Toon Tellegen
Toon Tellegen (b. 1941), a GP by profession, became famous primarily for his poetic, philosophical animal stories about Squirrel, Ant, Mole, Hedgehog and the other animals, who are carefully trying to find their way in an incomprehensible world.
However, his extensive oeuvre also includes fairytales, children’s books and poetry and prose for adults. Tellegen began his writing career as a poet. In 1984 he published Er ging geen dag voorbij (Not a Day Went By), his first collection of animal stories for children. Four more collections were to follow and all these stories were then collected in Misschien wisten zij alles (Perhaps They Knew Everything, 1995). Two of Tellegen’s books feature the elephant as the main character: in Jannes (1993), an elephant leads the protected life of a young child in a world in which every being wears a trunk. In Teunis (1996), on the other hand, the main character is the only elephant in a world of human beings, which results in the humorous description of the struggle of someone who is ‘different’. Besides his animal stories, Tellegen also created Juffrouw Kachel (Miss Stove, 1991), the terror of all schoolchildren, and Mijn vader (My Father, 1994), a loving portrait of the world’s most amazing father. It is no surprise that he has won both the Theo Thijssen Prize (an oeuvre award for writers of books for children and young adults) and the Constantijn Huygens Prize for his entire oeuvre
More Toon Tellegen
The poetry of Toon Tellegen
‘Someone told me I was a room.’ This is how one of Toon Tellegen’s poems begins. It is a typical beginning for him, nothing is explained, we have to assume that this is now the reality within which the poem will unfold. And indeed, the person in question seizes the opportunity to look at himself as a room: ‘A room! I thought. Perhaps even a drawing room!’ He elaborates on this insight and concludes: ‘but when I pursued this thought, there were walls missing in me, and doors and slanting rays of light.’
And I faced love
Anything is possible in the world of Tellegen’s poems. He experiments with human identity and the poem is the ideal place for reflecting on the subject. This could easily be heavy-handed, except that his poetry stands out for its light-hearted, lucid tone and its unphilosophical, indeed extremely evocative narrative style.

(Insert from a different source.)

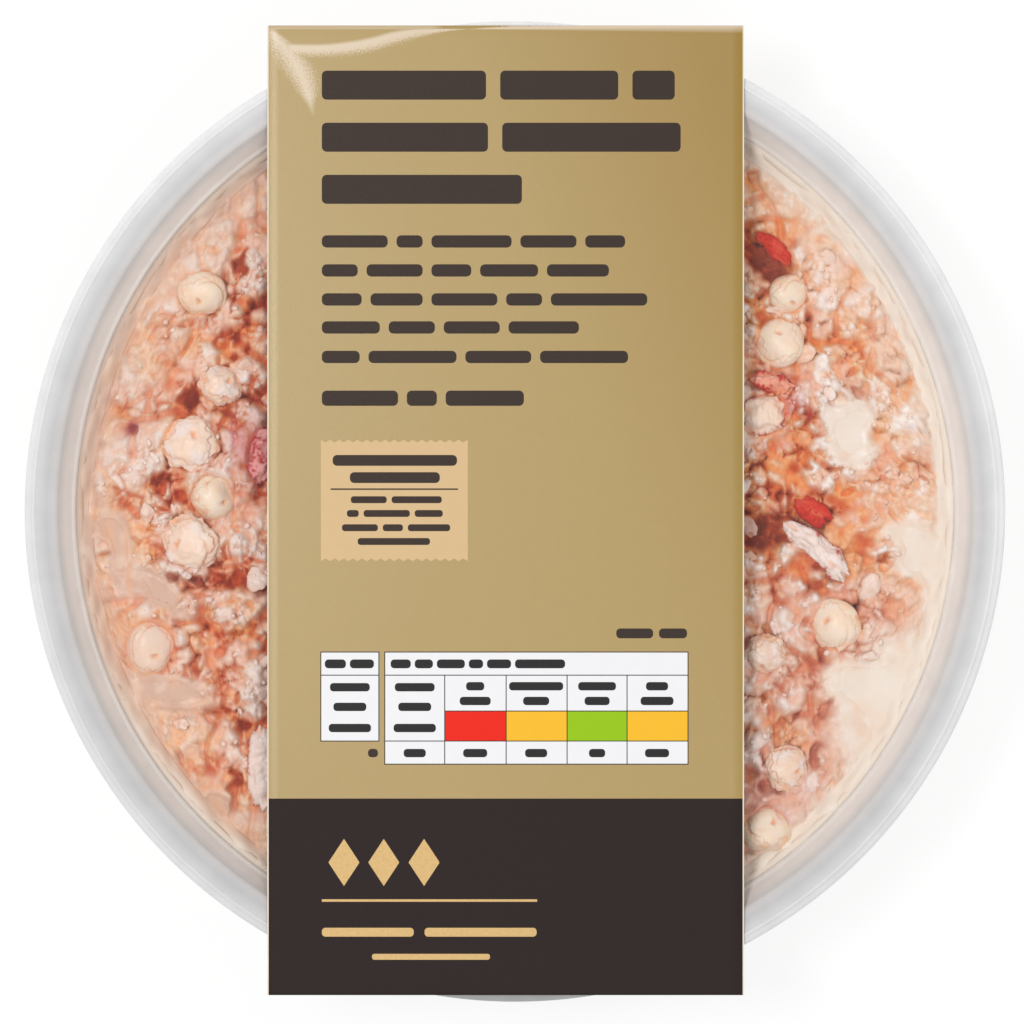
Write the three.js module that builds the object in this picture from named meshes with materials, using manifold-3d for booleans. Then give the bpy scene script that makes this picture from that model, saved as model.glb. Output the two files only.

Letters to Anyone and Everyone
Tellegen’s bizarre, moving and unfailingly poetic mental constructions generated a body of enthusiastic readers of all ages and won all major prizes for children’s literature. According to the index in Toon Tellegen’s collected animal stories 'Misschien wisten zij alles' (Perhaps They Knew Everything), there are 169 animals living in the Tellegen’s story-book woods. His favourites appear to be the hedgehog, the frog, the cricket, and the beetle. The squirrel, the ant, and the elephant crop up so frequently that it would be impossible to list all the page numbers.